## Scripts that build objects
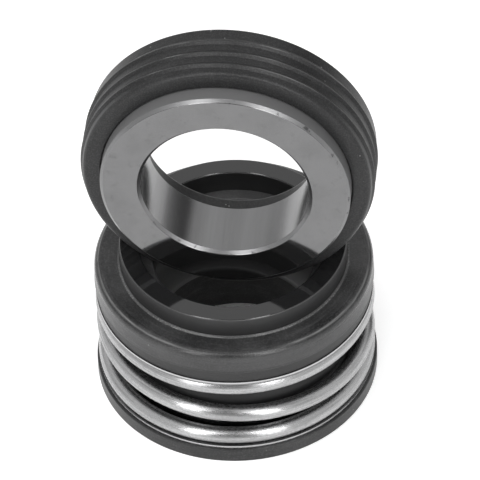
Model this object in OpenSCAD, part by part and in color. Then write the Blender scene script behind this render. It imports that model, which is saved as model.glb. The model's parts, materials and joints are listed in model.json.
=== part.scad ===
// Rubber-bellows mechanical seal for a 20 mm shaft, in millimetres.
// The rotating unit stands on its tail, and the stationary seat stands on edge in its face ring.
// The origin is the centre of the tail's underside, and +Z runs along the shaft to the lapped face.

/* [Shaft] */
// Diameter of the shaft that the seal is made for
shaft_d = 20; // [16:0.5:24]
// Squeeze of the bellows tail on the shaft, on the radius
tail_grip = 0.15; // [0.05:0.05:0.4]
// Room between the shaft and the inner lip of the bellows head, on the radius
lip_gap = 0.1; // [0.05:0.05:0.3]

/* [Rotating face ring] */
// Room between the shaft and the face ring's bore, on the radius
face_gap = 1.9; // [1.2:0.05:2.3]
// Width of the lapped face
face_width = 2.45; // [2:0.05:3.2]
// Height of the face ring above the shoulder of the rubber head
nose_h = 2.9; // [1.5:0.1:4]
// Depth that the face ring is pressed into the rubber head
ring_seat_depth = 3; // [2:0.1:3.6]
// Bevel on the edges of the lapped face
face_bevel = 0.15; // [0.05:0.05:0.4]

/* [Bellows] */
// How far the tail flange stands out past the spring, on the radius
tail_flange_out = 0.25; // [0:0.05:1]
// Thickness of the tail flange
tail_flange_t = 2.05; // [1.2:0.05:3]
// Height of the tail sleeve that grips the shaft
tail_sleeve_h = 6.8; // [6:0.1:7.6]
// How far the rubber head stays inside the spring's outer diameter, on the radius
head_in = 0.02; // [0:0.02:0.3]
// Height of the rubber head above its collar
head_h = 4.9; // [4.6:0.1:7]
// Draft of the head wall, at its foot
head_draft = 0.28; // [0:0.02:0.5]
// Rounding of the head's outer edge
head_round = 0.9; // [0.3:0.1:1.4]
// Drop of the inner lip below the shoulder
lip_drop = 0.15; // [0:0.05:0.6]
// Wall of the thin fold
fold_wall = 1.1; // [0.7:0.1:1.4]
// How far the thin fold bulges between the two collars
fold_bulge = 0.55; // [0.1:0.05:0.7]
// Rounding of the tail flange's rim
flange_round = 0.15; // [0.1:0.05:0.6]

/* [Spring] */
// Outer diameter of the coil spring
spring_od = 35.5; // [35:0.1:36]
// Diameter of the wire
wire_d = 2.1; // [1.6:0.05:2.2]
// Distance between the middles of the two closed end coils
coil_rise = 9; // [7.6:0.1:12]
// Angle over which the wire climbs
climb_angle = 530; // [500:5:560]
// Angle of each closed end coil
end_angle = 240; // [180:5:244]
// How much steeper the wire climbs next to its closed ends
climb_shape = 0.024; // [0:0.002:0.04]
// Compass angle where the upper closed coil begins to fall, from +X
climb_start = -30; // [-60:5:0]

/* [Spring collars] */
// Thickness of the pressed sheet
sheet = 0.45; // [0.3:0.05:0.7]
// How far the tail collar's flange stays inside the spring's outer diameter, on the radius
tail_collar_in = 0.05; // [0:0.05:0.8]
// How far the head collar's flange stays inside the spring's outer diameter, on the radius
head_collar_in = 0.15; // [0:0.05:0.8]
// Length of the tail collar's tube below the flange's upper face
tail_tube_h = 3.2; // [2.4:0.1:4.4]
// Length of the head collar's tube
head_tube_h = 3.6; // [2.4:0.1:4]
// Room between the spring and the collar tubes, on the radius
tube_gap = 0.3; // [0.15:0.05:0.5]
// Inside bend of the pressed corner
bend_r = 0.35; // [0.1:0.05:0.5]

/* [Seat ring] */
// Room between the shaft and the seat's bore, on the radius
seat_gap = 0.45; // [0.3:0.05:1.2]
// Width of the seat ring's lapped face with its bevels
seat_width = 5.05; // [4:0.05:6]
// Length of the hard seat ring
seat_ring_l = 8.2; // [7:0.1:10]
// Bevel on the edges of the hard seat ring
seat_bevel = 0.4; // [0.1:0.05:0.6]

/* [Seat cup] */
// Length of the seat ring that stands out of the rubber cup
seat_stand = 2.15; // [1:0.05:3]
// Thickness of the cup's rubber wall at the foot of its ribs
cup_wall = 2.45; // [1.8:0.05:3]
// Height of the ribs
rib_depth = 0.35; // [0.15:0.05:0.5]
// Thickness of the cup's back wall
cup_back_t = 2.1; // [0.8:0.1:2.6]
// Rounding of the cup's front edge
cup_round = 1.1; // [0.6:0.1:1.3]
// Rounding of the cup's back edges
cup_back_round = 0.4; // [0.2:0.1:0.8]
// Room between the seat's bore and the hole in the cup's back wall, on the radius
cup_hole_gap = 0.7; // [0.1:0.05:1]

/* [Pose of the loose seat] */
// Turn of the seat about the shaft axis, its lapped face to the front
seat_turn = 7.4; // [-20:0.2:20]
// Air left where the seat rests on the face ring
rest_gap = 0.02; // [0.02:0.02:0.3]

/* [Hidden] */
$fn = 96;
arc_steps = 8;
fold_steps = 16;
wire_sides = 14;
coil_steps = 30;

shaft_r = shaft_d / 2;
tail_bore_r = shaft_r - tail_grip;
lip_r = shaft_r + lip_gap;
face_bore_r = shaft_r + face_gap;
face_r = face_bore_r + face_width;
face_ring_h = nose_h + ring_seat_depth;

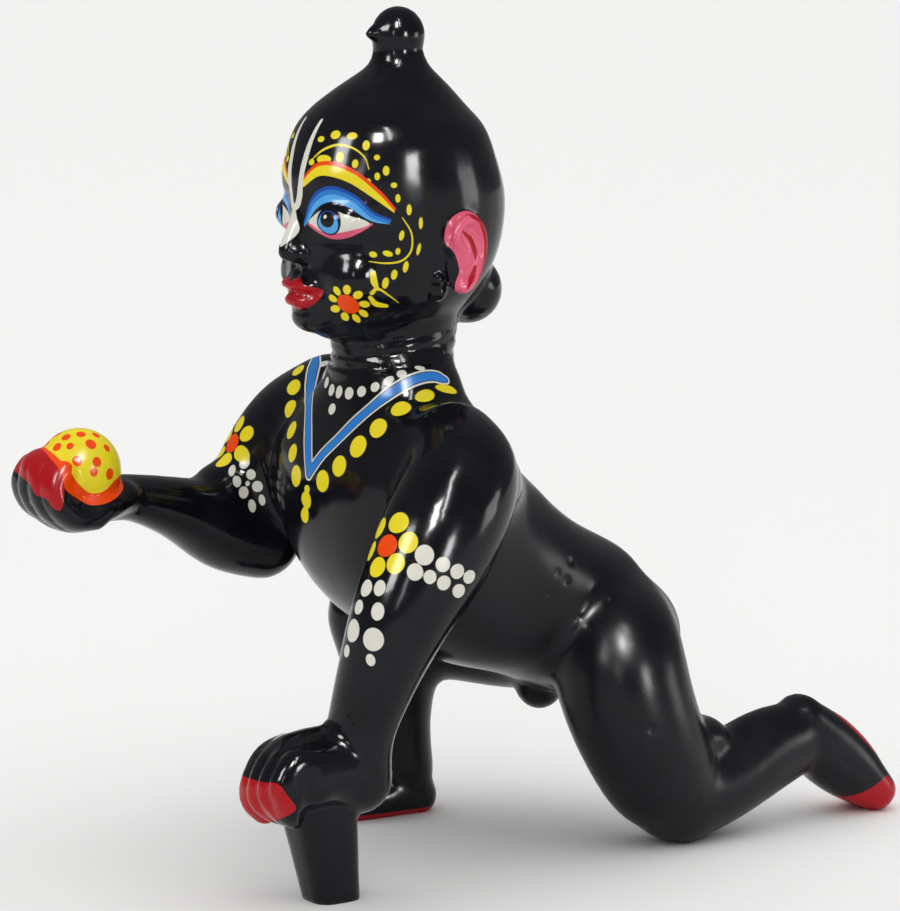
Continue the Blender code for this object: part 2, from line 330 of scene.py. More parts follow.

## GIVEN TASK
Across the entries above, how many lines contain "which"? Provide only the count.

## OUTPUT
2